Request. Count how many lines of the data include "pose". The answer is that number and nothing else.

[Source data]
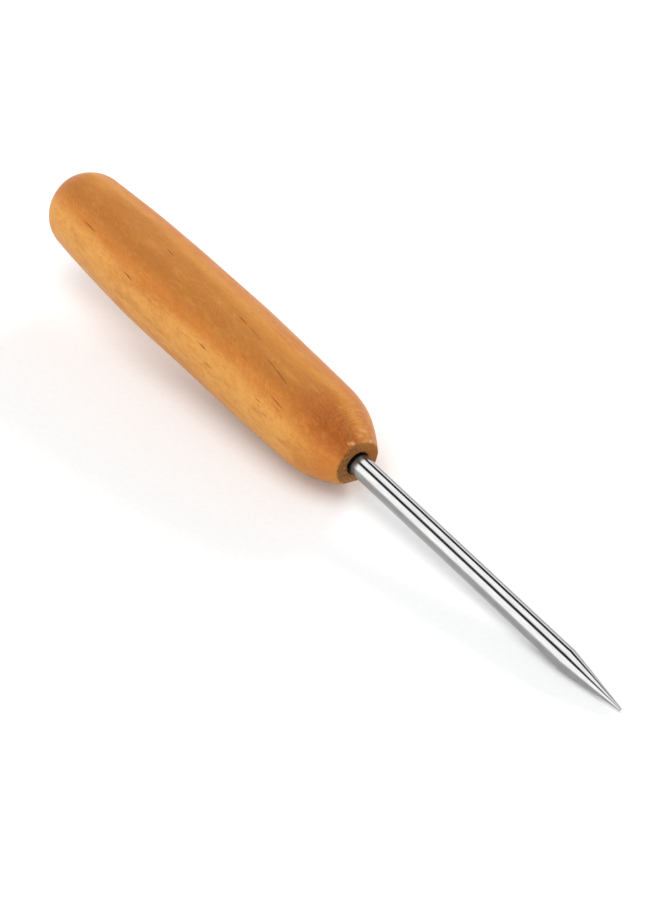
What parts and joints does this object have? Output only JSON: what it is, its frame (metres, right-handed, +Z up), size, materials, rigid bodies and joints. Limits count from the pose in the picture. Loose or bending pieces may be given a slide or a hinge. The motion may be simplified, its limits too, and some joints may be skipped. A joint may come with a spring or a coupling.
{
  "type": "scratch awl",
  "caption": "Leatherworking scratch awl: turned wooden handle with a round butt and a glued-in round steel blade ground to a conical point.",
  "frame": {"origin": "on the surface the awl lies on, under the middle of its overall length and of its width", "axes": "+X along the awl towards the tip, level; +Z up; +Y across. At rest the awl's own axis lies in the XZ plane, 5.23 degrees tip down from +X"},
  "size_m": [0.1828, 0.0202, 0.0255],
  "materials": {
    "handle_wood": "satin",
    "blade_steel": "polished",
    "set_glue": "gloss"
  },
  "bodies": {
    "root": {"handle": "handle_wood", "blade": "blade_steel", "glue_bond": "set_glue"}
  },
  "joints": []
}
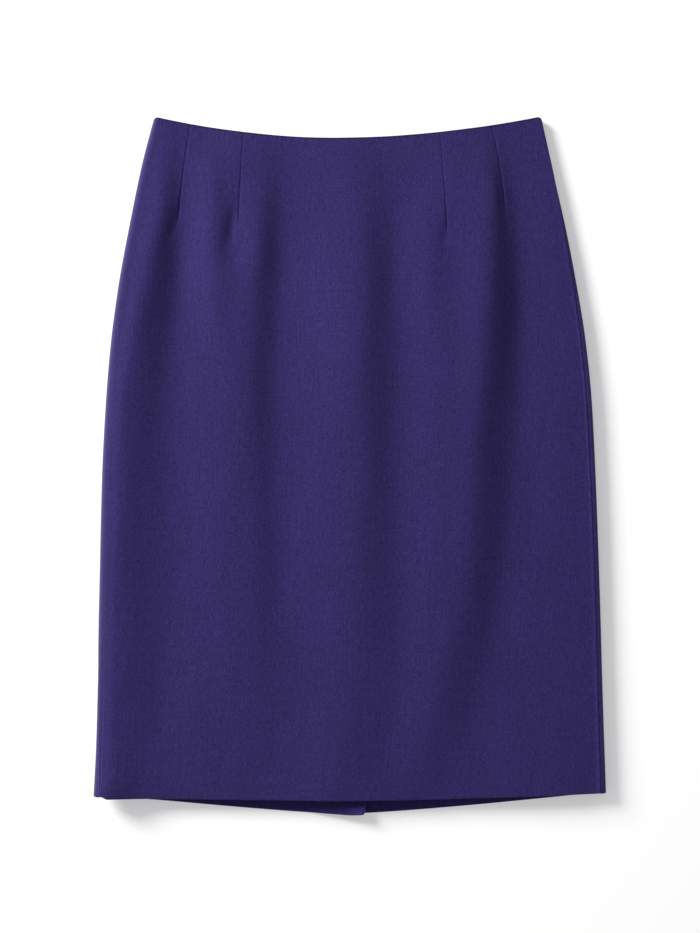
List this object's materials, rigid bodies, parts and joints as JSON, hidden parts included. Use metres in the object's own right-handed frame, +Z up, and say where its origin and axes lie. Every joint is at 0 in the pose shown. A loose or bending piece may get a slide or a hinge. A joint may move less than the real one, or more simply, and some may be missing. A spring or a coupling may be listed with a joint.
{
  "type": "pencil skirt",
  "caption": "Knee-length pencil skirt with a faced waist, front darts, a back vent and a concealed back zip, laid flat front side up.",
  "frame": {"origin": "centre of the bounding box on the surface that the skirt lies on", "axes": "+X to the right of the picture, which is the wearer's left; +Y from the hem to the waist; +Z up, out of the front"},
  "size_m": [0.4838, 0.6614, 0.025],
  "materials": {
    "wool_suiting": "matt plain weave wool suiting, deep violet",
    "zip_tape": "woven tape and nylon coil, violet",
    "zip_enamel": "violet enamel on metal"
  },
  "bodies": {
    "skirt": {"front_panel": "wool_suiting", "back_panel_left": "wool_suiting", "back_panel_right": "wool_suiting", "zip_chain": "zip_tape", "zip_slider": "zip_enamel"},
    "pull": {"zip_pull": "zip_enamel"}
  },
  "joints": [
    {"name": "pull_hinge", "type": "hinge", "parent": "skirt", "child": "pull", "pos_m": [-0.00243, 0.2962, 0.0015], "axis": [1, 0, 0], "range_deg": [0, 170]}
  ]
}
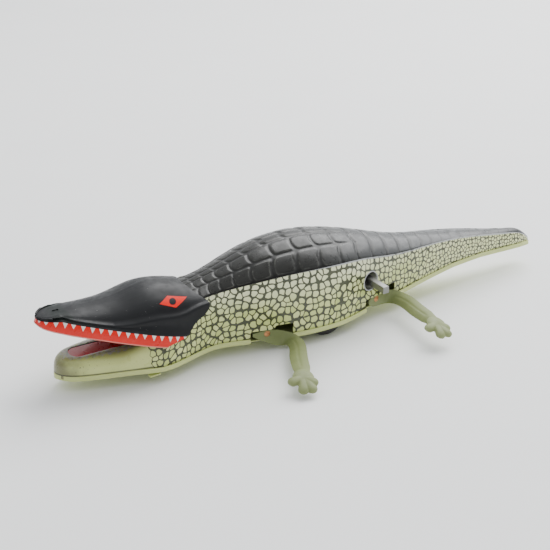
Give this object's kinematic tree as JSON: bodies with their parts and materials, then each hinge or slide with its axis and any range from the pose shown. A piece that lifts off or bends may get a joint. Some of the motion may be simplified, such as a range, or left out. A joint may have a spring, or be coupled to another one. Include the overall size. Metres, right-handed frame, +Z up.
{
  "type": "tin wind-up crocodile",
  "caption": "Clockwork tinplate crocodile with a hinged snapping upper jaw, rocking legs, drive wheels under the belly and a square winding arbor.",
  "frame": {"origin": "on the floor, under the middle of the toy's box", "axes": "+X towards the tail, -Y towards the left flank with the winding arbor, +Z up"},
  "size_m": [0.3, 0.1449, 0.0518],
  "materials": {
    "black_back": "gloss black embossed tin over yellow-green lithographed flanks",
    "pan_green": "satin light olive green",
    "black_head": "gloss black with red lips and white teeth",
    "tinned_steel": "dull tinned sheet",
    "bare_steel": "bright turned steel",
    "brass": "satin brass",
    "leg_green": "matte sage green",
    "tyre_rubber": "dark grey rubber"
  },
  "bodies": {
    "chassis": {"body_shell": "black_back", "belly_pan": "pan_green", "roller_fork": "pan_green", "roller_axle": "bare_steel", "jaw_pin": "bare_steel", "motor_plate_left": "tinned_steel", "motor_plate_right": "tinned_steel", "motor_pillars": "bare_steel", "mainspring": "bare_steel", "leg_rivets": "brass", "leg_bracket_front_left": "leg_green", "leg_bracket_front_right": "leg_green", "leg_bracket_rear_left": "leg_green", "leg_bracket_rear_right": "leg_green"},
    "head": {"head_shell": "black_head", "head_bracket": "tinned_steel"},
    "jaw_rod": {"jaw_rod": "tinned_steel"},
    "great_wheel": {"great_wheel": "brass", "click": "tinned_steel"},
    "winding_arbor": {"winding_arbor": "bare_steel", "ratchet_wheel": "tinned_steel"},
    "second_arbor": {"second_arbor": "bare_steel", "second_pinion": "brass", "second_wheel": "brass", "jaw_cam": "tinned_steel", "crank_left": "tinned_steel", "crank_right": "tinned_steel"},
    "governor": {"governor_spindle": "bare_steel", "governor_pinion": "brass", "governor_weights": "tinned_steel"},
    "drive_axle": {"drive_axle": "bare_steel", "drive_pinion": "brass", "wheel_hub_left": "bare_steel", "wheel_hub_right": "bare_steel", "tyre_left": "tyre_rubber", "tyre_right": "tyre_rubber"},
    "front_roller": {"front_roller": "tyre_rubber"},
    "leg_front_left": {"leg_front_left": "leg_green"},
    "link_front_left": {"link_front_left": "tinned_steel"},
    "leg_front_right": {"leg_front_right": "leg_green"},
    "link_front_right": {"link_front_right": "tinned_steel"},
    "leg_rear_left": {"leg_rear_left": "leg_green"},
    "link_rear_left": {"link_rear_left": "tinned_steel"},
    "leg_rear_right": {"leg_rear_right": "leg_green"},
    "link_rear_right": {"link_rear_right": "tinned_steel"}
  },
  "joints": [
    {"name": "leg_front_left_swing", "type": "hinge", "parent": "chassis", "child": "leg_front_left", "pos_m": [-0.038, -0.0192, 0.0098], "axis": [-0.1908, -0.9816, 0], "range_deg": [0, 14]},
    {"name": "link_front_left_slide", "type": "slide", "parent": "chassis", "child": "link_front_left", "axis": [-1, 0, 0], "range_m": [0, 0.00195]},
    {"name": "leg_front_right_swing", "type": "hinge", "parent": "chassis", "child": "leg_front_right", "pos_m": [-0.038, 0.0192, 0.0098], "axis": [-0.1908, 0.9816, 0], "range_deg": [0, 14]},
    {"name": "link_front_right_slide", "type": "slide", "parent": "chassis", "child": "link_front_right", "axis": [1, 0, 0], "range_m": [0, 0.00195]},
    {"name": "leg_rear_left_swing", "type": "hinge", "parent": "chassis", "child": "leg_rear_left", "pos_m": [0.03, -0.0172, 0.0115], "axis": [-0.1908, 0.9816, 0], "range_deg": [0, 14]},
    {"name": "link_rear_left_slide", "type": "slide", "parent": "chassis", "child": "link_rear_left", "axis": [1, 0, 0], "range_m": [0, 0.00195]},
    {"name": "leg_rear_right_swing", "type": "hinge", "parent": "chassis", "child": "leg_rear_right", "pos_m": [0.03, 0.0172, 0.0115], "axis": [-0.1908, -0.9816, 0], "range_deg": [0, 14]},
    {"name": "link_rear_right_slide", "type": "slide", "parent": "chassis", "child": "link_rear_right", "axis": [-1, 0, 0], "range_m": [0, 0.00195]},
    {"name": "jaw_hinge", "type": "hinge", "parent": "chassis", "child": "head", "pos_m": [-0.08, 0, 0.031], "axis": [0, -1, 0], "range_deg": [0, 15]},
    {"name": "jaw_rod_slide", "type": "slide", "parent": "chassis", "child": "jaw_rod", "axis": [1, 0, 0], "range_m": [0, 0.00261]},
    {"name": "drive_spin", "type": "hinge", "parent": "chassis", "child": "drive_axle", "pos_m": [-0.002, 0, 0.011], "axis": [0, 1, 0], "continuous": true},
    {"name": "second_spin", "type": "hinge", "parent": "chassis", "child": "second_arbor", "pos_m": [0.00848, 0, 0.02086], "axis": [0, 1, 0], "continuous": true},
    {"name": "great_spin", "type": "hinge", "parent": "chassis", "child": "great_wheel", "pos_m": [0.0244, 0, 0.0239], "axis": [0, 1, 0], "continuous": true},
    {"name": "governor_spin", "type": "hinge", "parent": "chassis", "child": "governor", "pos_m": [0, 0, 0.03104], "axis": [0, 1, 0], "continuous": true},
    {"name": "winding_spin", "type": "hinge", "parent": "great_wheel", "child": "winding_arbor", "pos_m": [0.0244, 0, 0.0239], "axis": [0, -1, 0], "continuous": true},
    {"name": "front_roller_spin", "type": "hinge", "parent": "chassis", "child": "front_roller", "pos_m": [-0.097, 0, 0.005], "axis": [0, 1, 0], "continuous": true}
  ],
  "couplings": [
    {"joint": "link_front_left_slide", "follows": "leg_front_left_swing", "m_per_rad": 0.0079801},
    {"joint": "leg_front_right_swing", "follows": "leg_front_left_swing", "ratio": 1},
    {"joint": "link_front_right_slide", "follows": "leg_front_left_swing", "m_per_rad": 0.0079801},
    {"joint": "leg_rear_left_swing", "follows": "leg_front_left_swing", "ratio": 1},
    {"joint": "link_rear_left_slide", "follows": "leg_front_left_swing", "m_per_rad": 0.0079801},
    {"joint": "leg_rear_right_swing", "follows": "leg_front_left_swing", "ratio": 1},
    {"joint": "link_rear_right_slide", "follows": "leg_front_left_swing", "m_per_rad": 0.0079801},
    {"joint": "jaw_hinge", "follows": "leg_front_left_swing", "ratio": 1.0714},
    {"joint": "jaw_rod_slide", "follows": "leg_front_left_swing", "m_per_rad": 0.010684},
    {"joint": "second_spin", "follows": "drive_spin", "ratio": -0.33333},
    {"joint": "great_spin", "follows": "drive_spin", "ratio": 0.075758},
    {"joint": "governor_spin", "follows": "drive_spin", "ratio": 1.5}
  ]
}
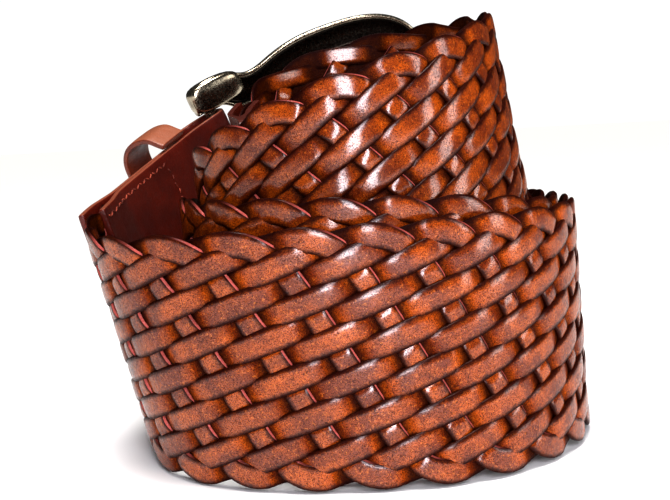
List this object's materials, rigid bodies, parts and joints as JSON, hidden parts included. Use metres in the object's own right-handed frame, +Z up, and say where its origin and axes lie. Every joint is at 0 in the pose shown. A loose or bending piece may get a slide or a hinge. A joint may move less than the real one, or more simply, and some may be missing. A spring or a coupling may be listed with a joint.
{
  "type": "braided leather belt",
  "caption": "Wide braided leather belt, rolled up and standing on its edge, with a smooth buckle tab, a keeper loop and a metal frame buckle that swings on its bar.",
  "frame": {"origin": "middle of the bounding box in plan, at the height of the surface the belt stands on", "axes": "+Z up, across the belt's width; -Y towards the front of the roll, where the outer wrap shows; +X towards the roll's right side seen from there; the buckle stands at the back left"},
  "size_m": [0.1335, 0.1476, 0.1198],
  "materials": {
    "braid_leather": "glossy, burnished edges",
    "tab_leather": "satin",
    "keeper_leather": "satin",
    "buckle_metal": "polished, darkened with age"
  },
  "bodies": {
    "belt": {"braided_band": "braid_leather", "buckle_tab": "tab_leather", "keeper_loop": "keeper_leather", "tip_tab": "tab_leather"},
    "buckle": {"buckle_frame": "buckle_metal", "buckle_prong": "buckle_metal"}
  },
  "joints": [
    {"name": "buckle_hinge", "type": "hinge", "parent": "belt", "child": "buckle", "pos_m": [-0.02674, 0.04624, 0.06182], "axis": [-0.3407, -0.2747, 0.8992], "range_deg": [-10, 120]}
  ]
}
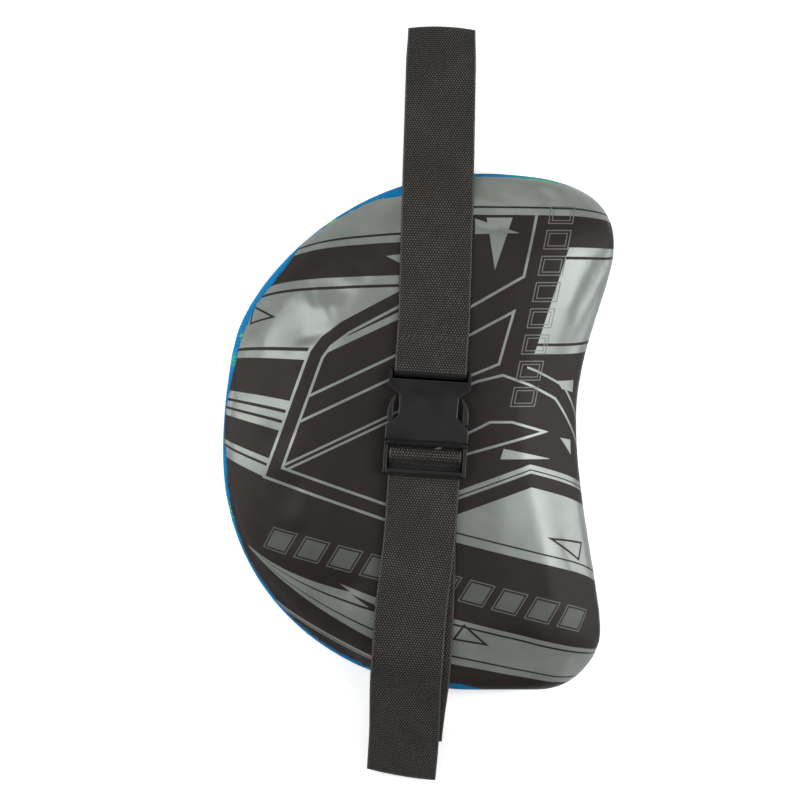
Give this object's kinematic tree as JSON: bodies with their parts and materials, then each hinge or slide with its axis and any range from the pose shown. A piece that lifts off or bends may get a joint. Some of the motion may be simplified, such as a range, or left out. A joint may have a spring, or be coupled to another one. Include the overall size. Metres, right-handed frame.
{
  "type": "kick shield",
  "caption": "Kidney-shaped foam body shield in a printed cover, worn on a webbing waist belt that closes over its face with a side-release buckle.",
  "frame": {"origin": "on the floor under the middle of the whole object's bounding box, with the shield lying on its back", "axes": "+Z out of the padded face, +Y along the belt towards its plain upper fold, +X towards the pad's hollow side"},
  "size_m": [0.287, 0.5546, 0.0716],
  "materials": {
    "firm_foam": "matte",
    "soft_foam": "matte",
    "printed_face": "satin",
    "printed_back": "satin",
    "webbing": "matte",
    "thread": "matte",
    "buckle_plastic": "satin"
  },
  "bodies": {
    "shield": {"foam_core_firm": "firm_foam", "foam_core_soft": "soft_foam", "face_cover": "printed_face", "back_cover": "printed_back", "keeper_upper": "webbing", "keeper_lower": "webbing", "belt_socket_fold": "webbing", "belt_front_upper": "webbing", "belt_fold_top": "webbing", "belt_back_run": "webbing", "belt_fold_bottom": "webbing", "belt_front_lower": "webbing", "belt_tail": "webbing", "stitch_row": "thread", "buckle_socket": "buckle_plastic"},
    "plug": {"buckle_plug": "buckle_plastic", "belt_adjuster_turn": "webbing"},
    "arm_left": {"plug_arm_left": "buckle_plastic"},
    "arm_right": {"plug_arm_right": "buckle_plastic"}
  },
  "joints": [
    {"name": "plug_release", "type": "slide", "parent": "shield", "child": "plug", "axis": [-0.0645, -0.9979, 0], "range_m": [0, 0.034], "deforming": ["belt_adjuster_turn", "plug_arm_left", "plug_arm_right"]},
    {"name": "arm_left_squeeze", "type": "hinge", "parent": "plug", "child": "arm_left", "pos_m": [-0.01975, -0.02584, 0.0665], "axis": [0, 0, -1], "range_deg": [0, 3], "stiffness_Nm_per_rad": 0.4},
    {"name": "arm_right_squeeze", "type": "hinge", "parent": "plug", "child": "arm_right", "pos_m": [0.02935, -0.02901, 0.0665], "axis": [0, 0, 1], "range_deg": [0, 3], "stiffness_Nm_per_rad": 0.4}
  ]
}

Answer to the exercise. 5